Some sort of compromise appears to have been reached, if you can call it that. The cabinet will meet by telephone. I do not know what sort of procedural rules apply to such a meeting, but there have been stranger meetings.
Koštunica put himself in the position of holding a vote in the cabinet, which he would lose, or causing new elections, which he would also lose. The second of these is what will most likely happen, sooner rather than later.
Correction: The ministers will chat over the telephone about the sale of the mining operation in Bor, but not about the agreement with the EU. Selling off the country's natural resources is important, its future is not.
4 comments:
Actually, he does want to hold a vote that he will win - in parliament, where his point of view on the matter holds a majority. That is the house of the people... Kostunica shows greater democratic credentials than the "ends justify the means" Tadic and the rest of the DS ...
As for Tadic winning it on his own, I hardly think so. With the near media monopoly and massive financial advantage he held, with money pouring in from the governments that bombed his country, he still needed the Hungarians, Albanians and so-called Bosniaks to put him over the top (and yes, their sectional leaders are taking credit for it)... not to mention the DS and G17 Plus control of government ministries that can put pressure to bear on people to vote a certain way...
Tadic also got the votes of those who want to flee Serbia for Ireland and Britain as many from Poland and the Baltics have since EU membership.
I know that certain people want to see to it that only people of this ilk have the vote whilst Radical and Socialist voters are disqualified by definition in order to continue the "inevitable march to a Euro-Atlantic future" but some may just describe this as the plans of a dictatorship driven by a totalitarian mentality.
Eric, I read somewhere that members of the cabinet can vote by telephone or fax (no e-mail though:).
Anonymous, I think you got it completely wrong. Those of us who are petrified by the idea of Radicals and "Socialists" coming to power again simply remember how life was in 1990s. I for one don't propose we take away suffrage from their voters - I rather want to ban those two parties and their 1990s leaders from taking part in political life of Serbia. On ground of genocide, murder, pillage, theft and abuse of office. In that order.
Actually, the Albanians down in Presevo refused to vote for either Kostunica or Tadic. And it's interesting to see that Anonymous doesn't think Hungarian or Bosniak votes should count either.
Still, there is a point: the Parliament is supposed to be a more basic authority than the Cabinet. If the majority of Parliament is really opposed to something that the Cabinet favors, then something's not right -- the government isn't really representing the balance of forces in Parliament.
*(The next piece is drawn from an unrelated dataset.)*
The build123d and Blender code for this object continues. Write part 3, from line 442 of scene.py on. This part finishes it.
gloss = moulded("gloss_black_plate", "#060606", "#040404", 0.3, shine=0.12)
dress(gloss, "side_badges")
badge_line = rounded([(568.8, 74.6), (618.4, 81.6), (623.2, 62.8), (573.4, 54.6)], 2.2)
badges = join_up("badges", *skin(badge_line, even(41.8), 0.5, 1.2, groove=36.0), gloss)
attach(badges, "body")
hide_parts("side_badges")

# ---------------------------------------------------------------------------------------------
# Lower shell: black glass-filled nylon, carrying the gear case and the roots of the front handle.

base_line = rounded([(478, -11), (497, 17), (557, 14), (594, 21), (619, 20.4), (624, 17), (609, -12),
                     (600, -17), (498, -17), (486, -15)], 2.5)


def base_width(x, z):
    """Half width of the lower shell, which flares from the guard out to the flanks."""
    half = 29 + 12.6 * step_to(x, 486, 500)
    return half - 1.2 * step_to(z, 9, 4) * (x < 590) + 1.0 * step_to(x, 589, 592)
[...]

A minority government (which is what Serbia has right now) is exactly when you'd expect to see this, and new elections are the normal resolution.
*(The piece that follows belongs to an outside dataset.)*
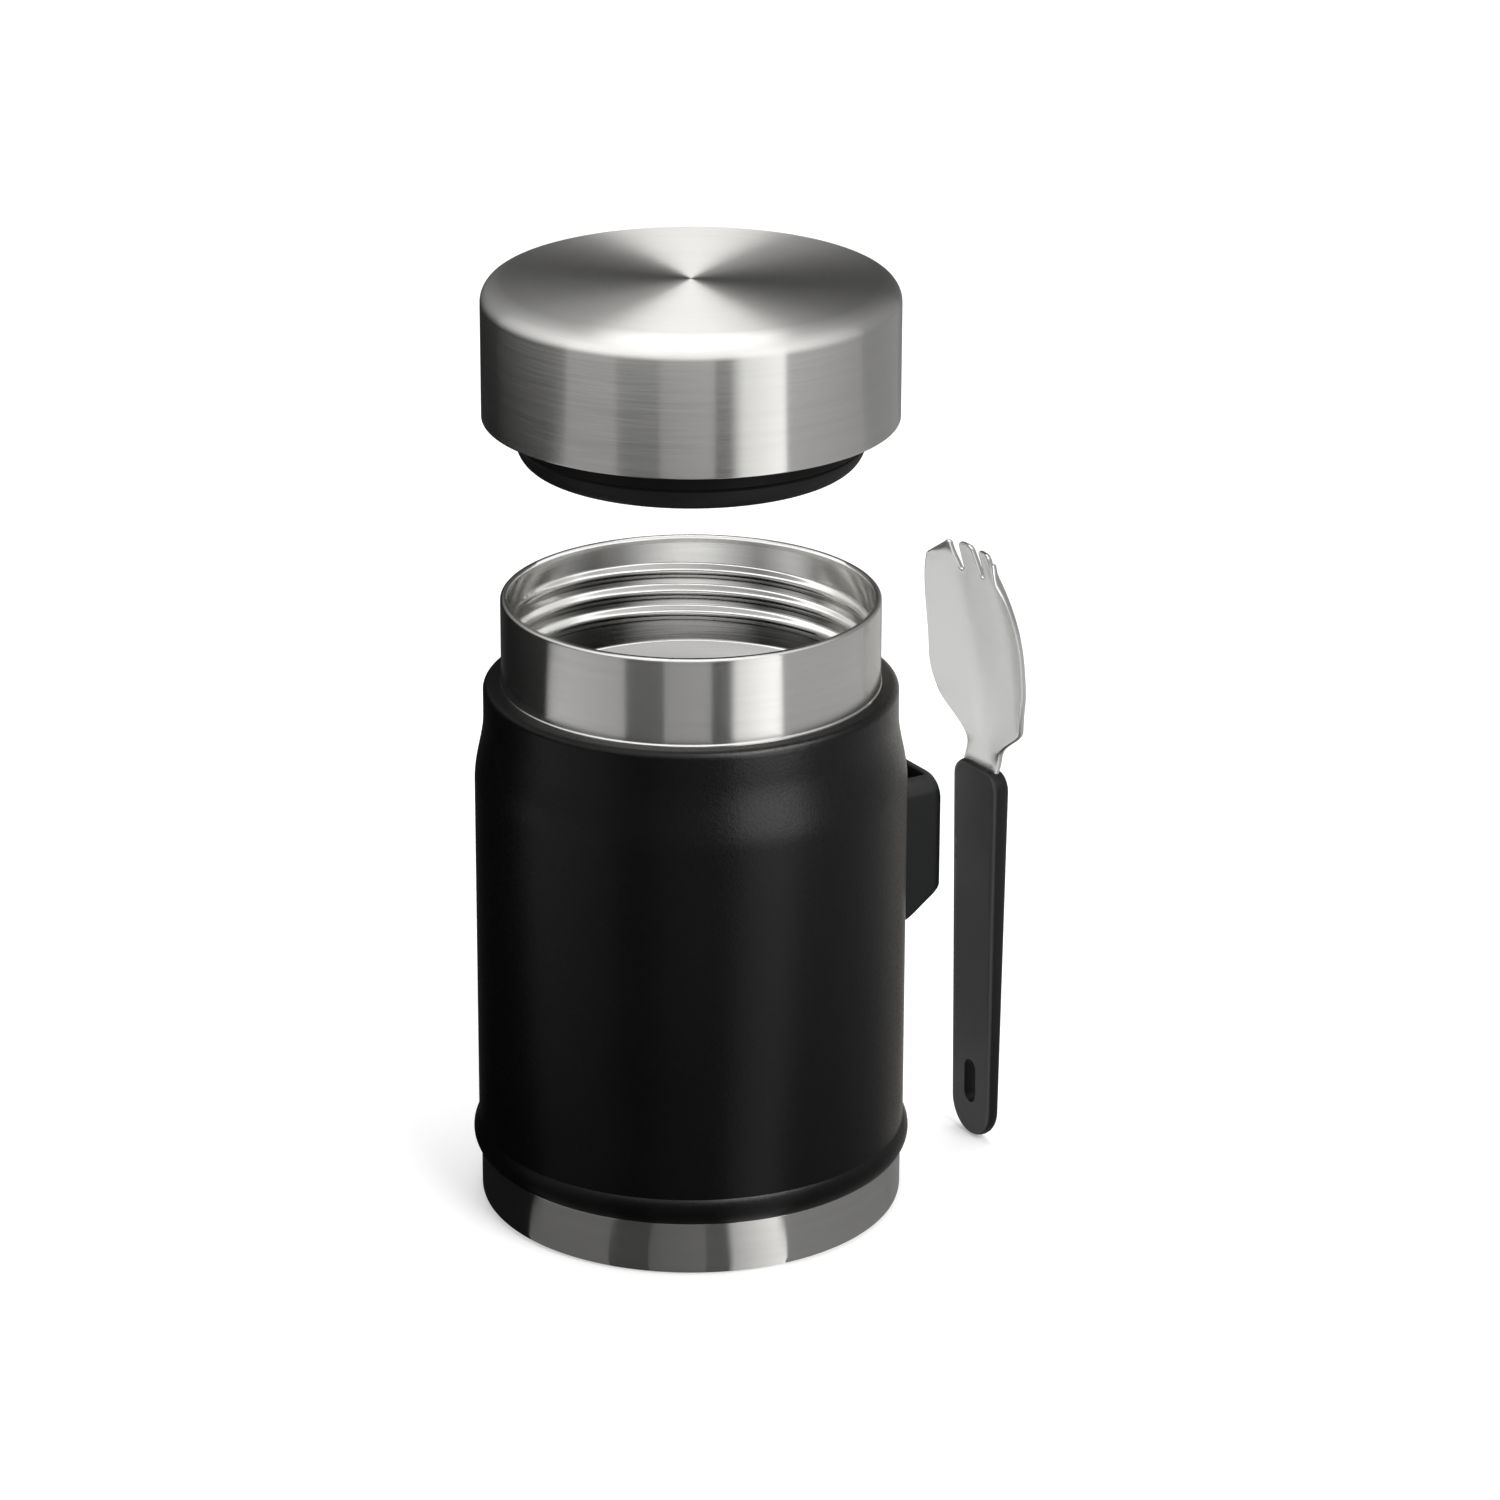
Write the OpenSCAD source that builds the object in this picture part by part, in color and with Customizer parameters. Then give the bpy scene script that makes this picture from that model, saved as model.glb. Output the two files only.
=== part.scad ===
// Insulated food jar with a screw lid and a spork that is kept in a holder on its side.
// Origin: centre of the foot ring, on the jar's axis. +Z is up and +X runs out through the holder.
// The lid is drawn unscrewed and lifted, and the spork stands out of its holder.

/* [Jar body] */
// Outer diameter of the coated wall
body_d = 88; // [80:1:100]
// Height of the shoulder's flat top above the table
shoulder_z = 112.2; // [100:0.1:150]
// How far the shoulder is set in from the wall
shoulder_inset = 1.9; // [0.5:0.1:4]
// Height over which the shoulder flares out to the wall
flare_h = 14; // [10:0.5:20]
// Straight stretch between the shoulder's edge and the flare
shoulder_band = 5.3; // [3:0.1:10]
// Sheet thickness of every steel shell
sheet = 0.6; // [0.4:0.05:0.8]

/* [Rolled bead] */
// Height of the bead
bead_h = 5.2; // [3:0.1:8]
// How far the bead stands out of the wall
bead_out = 1.1; // [0.5:0.1:2]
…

IOW, while Serbia's political situation is deeply weird, the way the system is dealing with it isn't (yet).
What I can't figure is what Kostunica thinks he's doing here. The Gazprom sale was popular, but spiking a deal with Brussels is not. This doesn't seem like a vote-winner.
Other-other hand, he may be figuring that (1) he's got an irreducible minimum of support such that DSS will get back into Parliament without losing too many seats (probably true), and (2) the Radicals will claim a third or so of the seats once again (probably true) and (3) therefore, it will be almost impossible to form a coalition without DSS (good chance this will be true) and (4) he can out-stubborn everyone else to become PM again.
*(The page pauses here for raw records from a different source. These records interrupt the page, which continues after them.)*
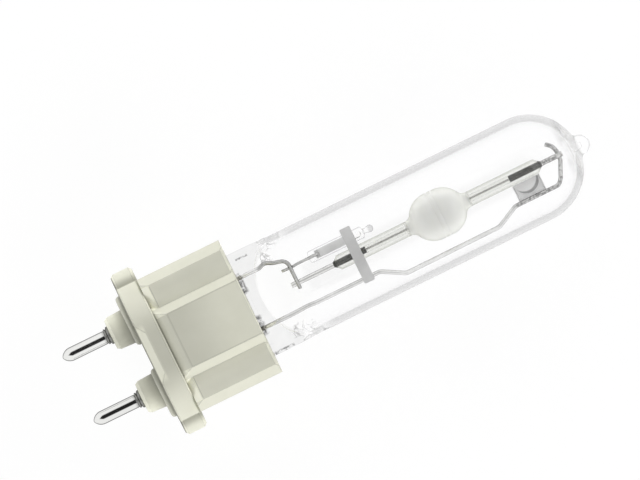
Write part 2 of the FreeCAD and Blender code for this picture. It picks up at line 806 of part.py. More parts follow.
def build_nodes():
    nodes = {"base_body": make_base_body(), "base_plate": make_base_plate()}
    for side, name in ((1, "left"), (-1, "right")):
        nodes["contact_pin_" + name] = make_contact_pin(side)
        nodes["outer_lead_" + name] = make_outer_lead(side)
        nodes["seal_foil_" + name] = make_foil(side)
    nodes["short_lead"] = make_short_lead()
    nodes["frame_wire"] = make_frame_wire()
    bulb_outside = make_bulb_outside()
    sealed_in = [nodes[name] for name in ("outer_lead_left", "outer_lead_right", "seal_foil_left",
                                          "seal_foil_right", "short_lead", "frame_wire")]
    nodes["outer_bulb"] = bulb_outside.cut([make_bulb_inside()] + sealed_in)
    cement = make_slot(cement_start_x, body_end_x - cement_recess, cement_gap)
    nodes["base_cement"] = cement.cut(bulb_outside)
    nodes["arc_tube"] = make_arc_tube()
    for upper, name in ((False, "lower"), (True, "upper")):
        nodes["niobium_rod_" + name] = make_niobium_rod(upper)
        nodes["sealing_glass_" + name] = make_sealing_glass(upper)
        nodes["molybdenum_rod_" + name] = make_molybdenum_rod(upper)
        nodes["electrode_" + name] = make_electrode(upper)
    nodes["starter_lead"] = make_starter_lead()
    nodes["starter_foil"] = make_starter_foil()
    nodes["starter_capsule"] = make_starter_capsule(nodes["starter_lead"], nodes["starter_foil"])
    nodes["strap"] = make_strap()
    nodes["getter_sheet"] = make_getter_sheet()
    nodes["getter_pad"] = make_getter_pad()
    return nodes


os.makedirs("parts", exist_ok=True)
for node_name, shape in build_nodes().items():
    shape.exportStep("parts/" + node_name + ".step")
    print(node_name, shape.isValid(), len(shape.Solids), round(shape.Volume, 3))
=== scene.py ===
import math

import bpy
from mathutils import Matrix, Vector, noise


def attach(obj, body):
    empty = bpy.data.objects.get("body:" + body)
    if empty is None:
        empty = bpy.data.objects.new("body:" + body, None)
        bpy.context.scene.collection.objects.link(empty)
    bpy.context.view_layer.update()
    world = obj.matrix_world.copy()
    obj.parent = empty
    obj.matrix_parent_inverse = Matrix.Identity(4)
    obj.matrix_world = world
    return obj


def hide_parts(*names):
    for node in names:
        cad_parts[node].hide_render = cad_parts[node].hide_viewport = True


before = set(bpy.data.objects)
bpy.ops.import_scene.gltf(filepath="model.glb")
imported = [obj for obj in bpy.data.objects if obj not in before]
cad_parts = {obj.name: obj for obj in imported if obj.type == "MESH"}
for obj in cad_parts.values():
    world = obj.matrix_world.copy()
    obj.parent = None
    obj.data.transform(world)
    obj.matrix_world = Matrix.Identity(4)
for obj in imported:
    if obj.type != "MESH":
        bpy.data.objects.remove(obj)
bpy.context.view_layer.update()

# The looks of the metal halide lamp. Lengths are millimetres, as in the part's source, and
# places in the lamp's own frame, unless a comment says metres.
MM = 0.001

# Outer bulb
TUBE_R = 9.35
WALL = 1.2
TUBE_XS = (34, 40, 46, 52, 58, 64, 69)
ROUND_X = 31.0
TIP_END_X = 84.2
TIP_LENGTH = 2.0
DOME_X = TIP_END_X - TIP_LENGTH - TUBE_R
# The drawn tip's profile: how far short of its end, and the radius there
TIP_OUTSIDE = ((2.33, 2.5), (2.24, 2.2), (2.1, 1.97), (1.85, 1.84), (1.55, 1.78))
TIP_INSIDE = ((3.05, 1.2), (2.7, 0.88), (2.2, 0.70), (1.95, 0.64))

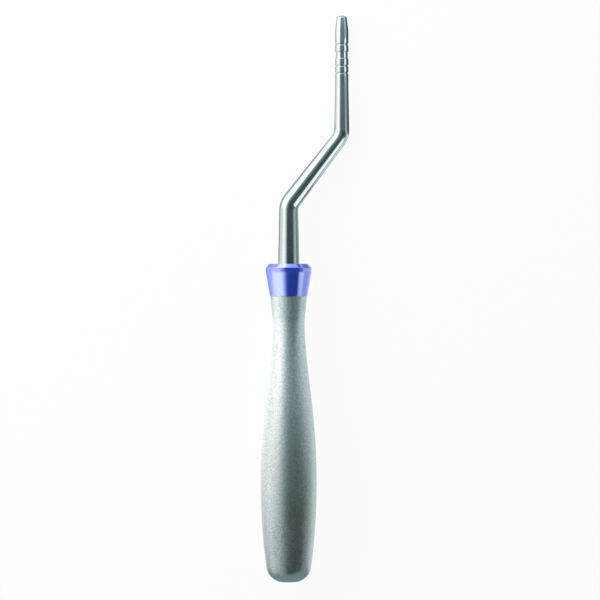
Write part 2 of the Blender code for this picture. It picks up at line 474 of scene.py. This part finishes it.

That last one may seem like a stretch. OTOH, I've become wary of any prediction about Serbian politics that assumes DS reaching down and finding a pair.
Doug M.
I want an SMS cabinet meeting!
But Doug and Anon -- the government vs parliament issue is being manipulated. The system is designed to avoid forum-shopping. This means that yes, the parliament has to have a vote, and same as in any other country, a treaty cannot be approved without a parliamentary vote. But the constitution (and maybe more importantly, the poslovnik according to which the government and parliament operate) provide that first, the government has to meet first to give its recommendation, and second, the parliament cannot schedule a vote without having this recommendation from the government. Kostunica knows this perfectly well -- both the constitution and the poslovnik are his products.
As for all this business about depriving people of the right to vote: it says nothing to me at all. It's hard enough to get people who have the right to vote to use it.